Not the decorative kind. Not the kind printed on a postcard. The real kind. The kind that holds when the weather turns and the bottom drops and every soft thing he trusted starts to tear loose.
Faith is that anchor.
Not soft faith. Not bumper-sticker faith. Not the kind that only works on clear Sundays and family photo days.
Real faith.
The kind that tells a man the truth and still calls him home.
The kind that says, “You have wandered far enough.”
The kind that says, “You are not too far gone.”
The kind that says, “The money ran out, the excuses ran out, the charm ran out, but mercy has not run out.”
That is the salt in Salt & Salvation.
Salt preserves. Salt stings. Salt cleans. Salt reminds.
And salvation does what the sea cannot.
It brings the exile home.
By morning, the rain had moved offshore.
The harbor looked washed and ordinary. Men were already back at work. Ropes were being coiled. Coffee was being poured. The gulls had resumed their complaints.
Nothing dramatic had changed.
But the man had.
Not completely. Not magically. Not in the cheap way stories sometimes pretend men change all at once.
But honestly.
He folded the envelope. He looked out over the water. For once, the horizon did not look like an escape route. It looked like a question.
And behind him, somewhere farther inland than he wanted to admit, there was still a road home.
So here is to the men who have lived a little too long on the edge of the map.
The ones who smile well but sleep poorly. The ones who can read the wind but have ignored the warning.
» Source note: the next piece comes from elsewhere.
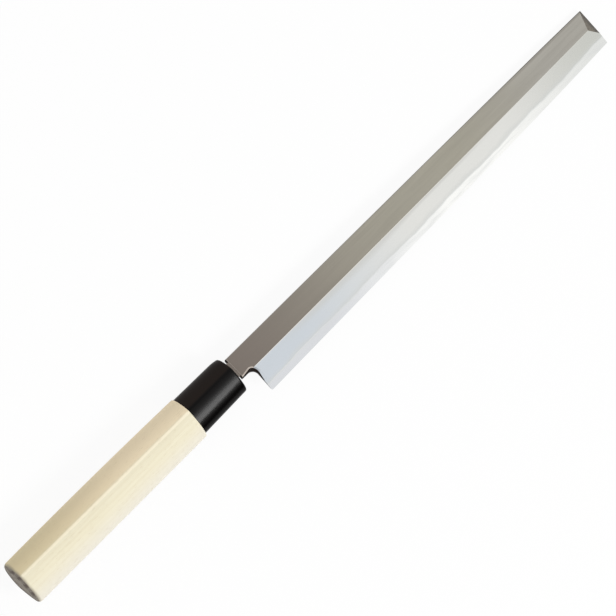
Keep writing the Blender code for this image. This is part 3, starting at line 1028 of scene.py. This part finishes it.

The ones who have sent money, received money, wasted money, chased money, and still found themselves poor in the places that matter.
The ones who know the strange loneliness of being surrounded by beauty while carrying a storm inside.
There is still a harbor.
There is still a Father watching the road.
There is still a cross standing above the tide.
And there is still time to come home.
Salt & Salvation is for the wanderer who finally understands: the sea may have carried him, but only grace can redeem him.